Domestic vs. Emerging Markets?

Current MBA student and new to this forum. I am currently deciding between a few buy side research internship offers. Any advice or insight would be great. Hope is to break into buy side equity research full time, and hopefully in the long term settle in the northeast. 



  1. Emerging markets equity analyst at a boutique asset manager (~2 billion AUM) in a very HCOL city on the west coast. This seems appealing because EM seems like an interesting and niche space, and an internship could be a great way to see whether it's right for me. Also in a much more "exciting" part of the country that I've always wanted to experience, more MBA/undergrad alumni in the area, more buy-side opportunities in the area if I wanted to leave. Conversion from intern to full time is very high. Potential cons are insane rent prices (and not sure what comp at a smaller asset manager typically is), and I've heard EM is more stressful than domestic (any EM people to confirm?). Also not sure if EM would pigeon-hole me into EM for the rest of my career.

  1. Domestic equity analyst at a boutique asset manager (~11 billion AUM) in a LCOL city in the south. Really like the people at this firm and I think I'd grow a lot here. Conversion to full time is high. I am not particularly fond of living in the south, but would get more bang for buck salary-wise.

  1. Domestic equity analyst working in investment arm of a large insurer (~981 billion AUM) in a very LCOL city in midwest. Conversion to full time rate is 50%. This is in a small slower paced city with not much around, but more bang for buck salary-wise. Also not sure if being part of an insurer changes anything career-wise. 
 

3rd doesn't sound too interesting. Insurance doesn't have pure alpha generation mandate, not good for your investing career.

So it comes down to 2 dimensions: 1) EM vs. Domestic 2) SF vs. LCOL city in the south. I think location is lesser of a focus as your long term goal is to be in neither of these regions. It comes down to which firm has better culture / PM / process and whether you wanna do EM or domestic. Can't make that decision for you, but location is less important than which firm / geographic focus you want to go with for the first job on the buy-side. 

 

This is super helpful, thanks! Do you think it'd be easier to start in EM and switch to domestic, or vice versa? I find the EM space very interesting, but I'm guessing I won't know for sure if I like it as a career until I'm doing it everyday. 

 
Most Helpful

Agree with above that can probably toss #3 out. Also, there are seats in tons of different places, including LCOL EM ones. Not saying they are easy to get, but they exist so I'd probably choose based on the asset class focus. I'm on the EM FI side so less insightful than equity folks but can hopefully provide some value for things that are similar.

Negatives:

- EM always seems to get more scrutiny from the top, some justified, but some because it's easier to pick on (less of an issue at a dedicated stand alone but more so at big firm)

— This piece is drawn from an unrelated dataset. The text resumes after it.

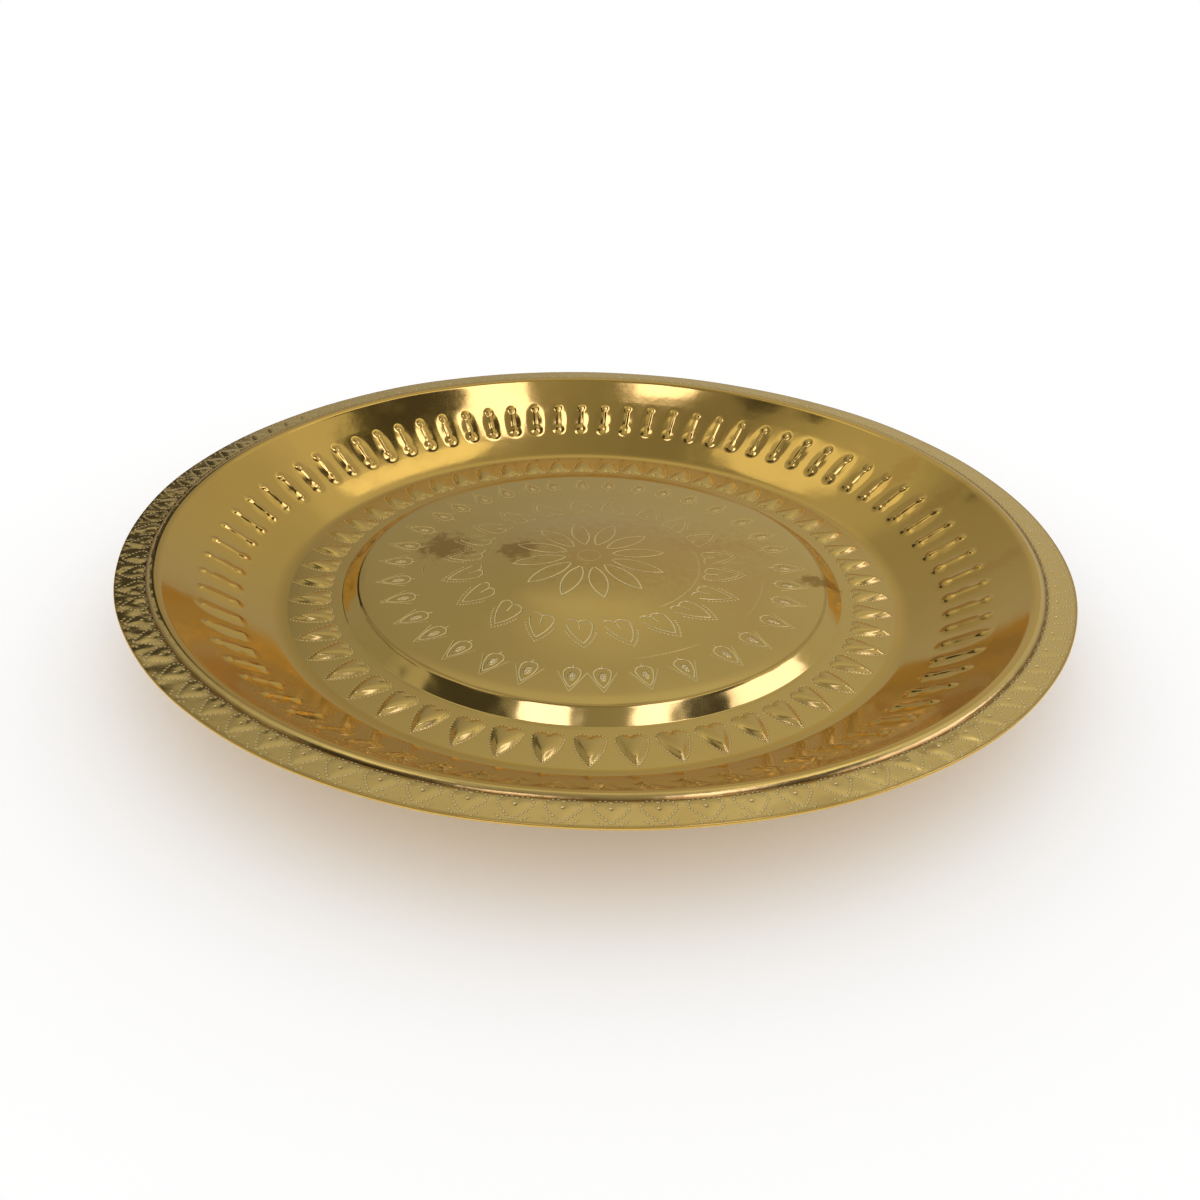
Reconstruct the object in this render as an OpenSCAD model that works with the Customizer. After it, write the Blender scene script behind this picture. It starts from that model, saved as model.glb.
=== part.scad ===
// Round metal serving plate, pressed and hammered from one sheet.
// Lengths are millimetres, angles are degrees. +Z is up, and the origin is on the
// table under the centre of the plate, so the flat ring that the plate rests on is at Z = 0.

/* [Sheet] */
// Diameter over the rim
plate_d = 305; // [275:1:340]
// Thickness of the metal sheet
sheet = 0.8; // [0.6:0.05:1.2]

/* [Raised centre] */
// Steepness of the gentle dome in the middle, halfway out, where it is greatest
dome_slope = 5.5; // [3:0.5:7]
// Width of the plain band around the dome
band_w = 10; // [6:1:16]
// Steepness of the plain band
band_slope = 1; // [0.5:0.5:2]
// Width over which the band rounds off towards the step
edge_w = 11; // [8:0.5:14]
// Steepness that the band reaches there
edge_slope = 10; // [6:1:14]
// Width of the step around the middle
step_w = 6; // [4:0.5:8]
// Steepness of the step
step_slope = 30; // [22:1:40]
// Radius of the creases at the top and the foot of the step and inside the rim
crease_r = 1; // [0.8:0.1:1.6]

/* [Dish] */
// Width of the flat ring around the step
ring_w = 18; // [17:0.5:20]
// Radius of the cove between the ring and the wall
cove_r = 9; // [7:0.5:12]
// Steepness of the wall where it leaves the cove
foot_slope = 32; // [28:1:36]
// Steepness of the wall where it meets the rim
top_slope = 44; // [40:1:50]
// Width of the wall, seen from above
wall_w = 30; // [27:0.5:32]

/* [Rim] */
// Width of the flat rim, from the ridge to the edge
rim_w = 9; // [8:0.5:11]
// Radius of the rounded ridge inside the rim
ridge_r = 3; // [2.5:0.25:4]
// How far the ridge falls back towards the rim
ridge_fall = 30; // [20:1:36]
// Upward tilt of the rim
rim_tilt = 2; // [0:0.5:4]

/* [Flutes] */
// Number of flutes hammered into the wall
flute_count = 75; // [60:1:80]
// Length of one flute, up the wall
flute_len = 11; // [8:0.5:13]
// Distance from the top of the wall to the middle of the flutes, seen from above
flute_inset = 15.5; // [13:0.5:18]
// Width of a flute where it leaves the wall
flute_w = 2.8; // [2.2:0.1:3.4]
// Height of a flute above the wall
flute_h = 0.7; // [0.4:0.1:0.9]
// Angle of the first flute
flute_start = 3.2; // [0:0.1:4.8]

/* [Hearts] */
// Number of puffed hearts around the ring
heart_count = 53; // [40:1:56]
// Length of a heart from its tip to its lobes
heart_len = 13; // [10:0.5:13]
// Width of a heart over its lobes
heart_w = 8.6; // [6:0.2:8.8]
// Height of the ridge along the middle of a heart, above the ring
heart_h = 1.4; // [0.8:0.1:1.6]
// Distance from the tip of a heart to its highest place
heart_crest = 4.2; // [3:0.2:6]
// Height of the outer edge of a heart above the ring
heart_edge = 0.3; // [0.2:0.05:0.5]
// Distance from the tips of the hearts to the cove
heart_gap = 1.5; // [1.25:0.25:3]
// Angle of the first heart, counted from the front
heart_start = 0.7; // [0:0.1:6.8]
// How much wider than the average the hearts at the front are spaced, as a share
spacing_share = 0.04; // [0:0.01:0.06]

/* [Hidden] */
$fn = 96;
skin = sheet / 2;
plate_r = plate_d / 2;
// Where the wall, the cove, the ring and the step end, counted from the axis
wall_end = plate_r - rim_w - ridge_r * (sin(top_slope) + sin(ridge_fall));
cove_end = wall_end - wall_w;
ring_end = cove_end - cove_r * sin(foot_slope);
step_end = ring_end - ring_w;
plateau_r = step_end - step_w;
// How far the dome reaches, and the radii of its two arcs, which each take half of that
dome_reach = plateau_r - edge_w - band_w;
dome_out_r = dome_reach / 2 / sin(dome_slope);
dome_in_r = dome_reach / 2 / (sin(dome_slope) - sin(band_slope));
edge_r = edge_w / (sin(edge_slope) - sin(band_slope));
wall_r = wall_w / (sin(top_slope) - sin(foot_slope));
dome_steps = 5;
edge_steps = 4;
crease_steps = 3;
cove_steps = 6;
wall_steps = 6;
ridge_steps = 6;

// A place on the sheet is [radius, height, slope]. An arc runs on from a place until the
// slope is the one asked for, and a straight runs on to a radius.
function bend(from, slope, radius, steps) =
    let (side = slope > from[2] ? 1 : -1)
    [for (i = [1 : steps])
        let (now = from[2] + (slope - from[2]) * i / steps)
        [from[0] + side * radius * (sin(now) - sin(from[2])),
         from[1] + side * radius * (cos(from[2]) - cos(now)),
         now]];
function straight(from, radius) = [[radius, from[1] + (radius - from[0]) * tan(from[2]), from[2]]];
function last(list) = list[len(list) - 1];

// The middle of the sheet, from the axis out to the edge
dome = bend([0, 0, 0], -dome_slope, dome_out_r, dome_steps);
dome_foot = bend(last(dome), -band_slope, dome_in_r, dome_steps);
band = straight(last(dome_foot), plateau_r - edge_w);
edge = bend(last(band), -edge_slope, edge_r, edge_steps);
crease_out = bend(last(edge), -step_slope, crease_r, crease_steps);
toe_w = crease_r * sin(step_slope);
step = straight(last(crease_out), step_end - toe_w);
crease_in = bend(last(step), 0, crease_r, crease_steps);
ring = straight(last(crease_in), ring_end);
cove = bend(last(ring), foot_slope, cove_r, cove_steps);
wall = bend(last(cove), top_slope, wall_r, wall_steps);
ridge = bend(last(wall), -ridge_fall, ridge_r, ridge_steps);
valley = bend(last(ridge), rim_tilt, crease_r, crease_steps);
rim = straight(last(valley), plate_r);
path = concat([[0, 0, 0]], dome, dome_foot, band, edge, crease_out, step, crease_in, ring, cove,
    wall, ridge, valley, rim);
lift = skin - ring[0][1];

// One face of the sheet, a given distance off its middle
function face(off) = [for (p = path) [max(0, p[0] - off * sin(p[2])), p[1] + lift + off * cos(p[2])]];
function backwards(list) = [for (i = [len(list) - 1 : -1 : 0]) list[i]];

// The slope and the place of the wall's upper face under the middle of a flute, how wide a
// flute is inside the sheet, and how far its sloping ends reach
flute_at = wall_w - flute_inset;
flute_slope = asin(sin(foot_slope) + flute_at / wall_r);
flute_far = cove_end + flute_at - skin * sin(flute_slope);
flute_up = last(cove)[1] + lift + wall_r * (cos(foot_slope) - cos(flute_slope)) + skin * cos(flute_slope);
flute_foot = flute_w / 2 * (flute_h + skin) / flute_h;
flute_hip = flute_len / 2 - flute_w;

// A heart seen from above, along its length and across its width, with the tip at the left
heart_shares = [[0, 0], [0.28, 0.26], [0.62, 0.47], [0.86, 0.46], [0.99, 0.3], [0.93, 0],
    [0.99, -0.3], [0.86, -0.46], [0.62, -0.47], [0.28, -0.26]];
heart_line = [for (s = heart_shares) [heart_len * (0.5 - s[0]), heart_w * s[1]]];
heart_far = ring_end - heart_gap - heart_len / 2;
heart_top = sheet + heart_h;
heart_peak = heart_top + heart_edge;
heart_side = sheet + heart_edge;
dent_share = heart_h / heart_top;

// Angle of heart i around the plate
function heart_turn(i) =
    let (even = i * 360 / heart_count + heart_start - 90)
    even + spacing_share * 180 / PI * cos(even);

// One flute with a ridge along its length and sloping ends, moved down into the sheet by drop
module flute(drop) {
    translate([flute_far, 0, flute_up])
        rotate([0, -flute_slope, 0])
            translate([0, 0, -drop])
                intersection() {
                    rotate([90, 0, 90])
                        linear_extrude(height = flute_len + sheet, center = true)
                            polygon([[-flute_foot, -skin], [flute_foot, -skin], [0, flute_h]]);
                    rotate([90, 0, 0])
                        linear_extrude(height = flute_foot * 3, center = true)
                            polygon([[-flute_len / 2, -skin], [flute_len / 2, -skin],
                                [flute_hip, flute_h * 2], [-flute_hip, flute_h * 2]]);
                }
}

module flutes(drop) {
    for (i = [0 : flute_count - 1])
        rotate([0, 0, i * 360 / flute_count + flute_start])
            flute(drop);
}

// One heart from its foot up, with a ridge along the middle that sinks towards the tip
module heart(foot, share) {
    translate([heart_far, 0, 0])
        scale(share)
            intersection() {
                translate([0, 0, foot])
                    linear_extrude(height = heart_top * 2)
                        polygon(heart_line);
                rotate([90, 0, 90])
                    linear_extrude(height = heart_len * 2, center = true)
                        polygon([[-heart_w, foot - sheet], [heart_w, foot - sheet],
                            [heart_w / 2, heart_side], [0, heart_top], [-heart_w / 2, heart_side]]);
                rotate([90, 0, 0])
                    linear_extrude(height = heart_w * 2, center = true)
                        polygon([[-heart_len, foot - sheet], [heart_len, foot - sheet],
                            [heart_len / 2, heart_side], [heart_len / 2 - heart_crest, heart_peak],
                            [-heart_len / 2, heart_side]]);
            }
}

module hearts(foot, share) {
    for (i = [0 : heart_count - 1])
        rotate([0, 0, heart_turn(i)])
            heart(foot, share);
}

module spun_sheet() {
    rotate_extrude()
        polygon(concat(face(skin), backwards(face(-skin))));
}

// The sheet with its flutes and hearts pushed up from below
module plate() {
    color([0.78, 0.62, 0.3])
        difference() {
            union() {
                spun_sheet();
                flutes(0);
                hearts(skin, 1);
            }
            flutes(sheet);
            hearts(-sheet, dent_share);
        }
}

plate();
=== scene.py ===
# %% [markdown]
# # A round brass thali plate
# The plate is one sheet of brass, 305 mm wide. It is spun to a profile, and hearts, flutes
# and fine lines are then hammered and punched into it. The CAD model holds the profile, the
# hearts and the flutes. This script lays a finer skin over the same sheet, with the soft
# edges of hammered metal, the punched dots and the polished, slightly stained brass.

import math

import bpy
import numpy as np
from mathutils import Matrix


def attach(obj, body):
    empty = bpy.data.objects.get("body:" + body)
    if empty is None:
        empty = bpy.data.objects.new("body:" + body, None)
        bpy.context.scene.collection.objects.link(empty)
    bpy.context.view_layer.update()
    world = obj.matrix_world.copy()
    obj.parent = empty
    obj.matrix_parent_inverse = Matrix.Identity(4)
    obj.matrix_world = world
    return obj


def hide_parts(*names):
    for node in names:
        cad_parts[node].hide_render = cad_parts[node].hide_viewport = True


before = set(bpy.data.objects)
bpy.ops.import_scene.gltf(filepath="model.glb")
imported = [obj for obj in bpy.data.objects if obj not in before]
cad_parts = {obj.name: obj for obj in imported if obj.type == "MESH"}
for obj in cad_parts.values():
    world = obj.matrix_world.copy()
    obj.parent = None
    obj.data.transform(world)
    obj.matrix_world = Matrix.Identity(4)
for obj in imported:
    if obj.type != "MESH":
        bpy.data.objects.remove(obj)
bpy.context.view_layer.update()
MM = 0.001
TURN = 2 * math.pi

# %% [markdown]
# ## The sizes of the sheet
# From the axis outwards the sheet has a gently domed centre with a plain band and a rounded
# edge, a step down, a flat ring that the plate rests on, a cove, a bowl-shaped wall, a rounded
# ridge and a narrow rim. The sizes are those of the CAD model, but for the dome and the edge
# of the centre, which are drawn a little crisper here, as their reflections ask for. Each
# radius follows from the widths outside it, so one width can change and the rest moves along.

# %% Widths, slopes and radii, in mm and radians
SHEET = 0.8
SKIN = SHEET / 2
PLATE_R = 152.5
BAND_W, EDGE_W, STEP_W = 12.0, 5.0, 6.0
RING_W, WALL_W, RIM_W = 18.0, 30.0, 9.0
COVE_R, RIDGE_R, CREASE_R = 9.0, 3.0, 1.0
DOME_SLOPE, BAND_SLOPE, EDGE_SLOPE, STEP_SLOPE = np.radians([6.3, 1, 6, 30])
FOOT_SLOPE, TOP_SLOPE, RIDGE_FALL, RIM_TILT = np.radians([32, 44, 30, 2])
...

- EM is more stressful in sense of dealing with different time zones, languages, currency (arguably more exposure to macro factors), disclosure, regulatory and worse information. So many examples of waking up, scanning my phone and effff there goes the day fighting that fire   

- Would defer to the equity experts but have to think EM equity vs. US equity stark underperformance has created some flows issues even if get comped on index relative performance 

Positives:

- Great career moat once established because tough to credibly "pick it up" and many shy away for aforementioned reasons (I find a lot of folks equate an asset classes' investment risk with its career risk, which is not always accurate IMO)

- Never boring: if you like macro, different countries, politics and that kind of stuff it is great (cuts both ways as will drive you nuts if not passionate)

- On the FI side easier to outperform, and I heard the same said from a prominent EM equity manager given level of dispersion, but i'd defer to an expert

- On the FI side definitely more resilient vs. passive and again not an expert on the equity side, but would have to imagine it has some merit there too

- Easier (but not easy) to rise to the top: somewhat subjective but i've seen all asset class EM types get looks from the big folks even if more unconventional backgrounds just given a smaller competition pool (not one of 1000 looking at MSFT)

 

This is some great insight. Thanks so much! I've heard typical work-life balance is 10-12 hours/day, with the occasional weekend during busier seasons. Have you found that to be true?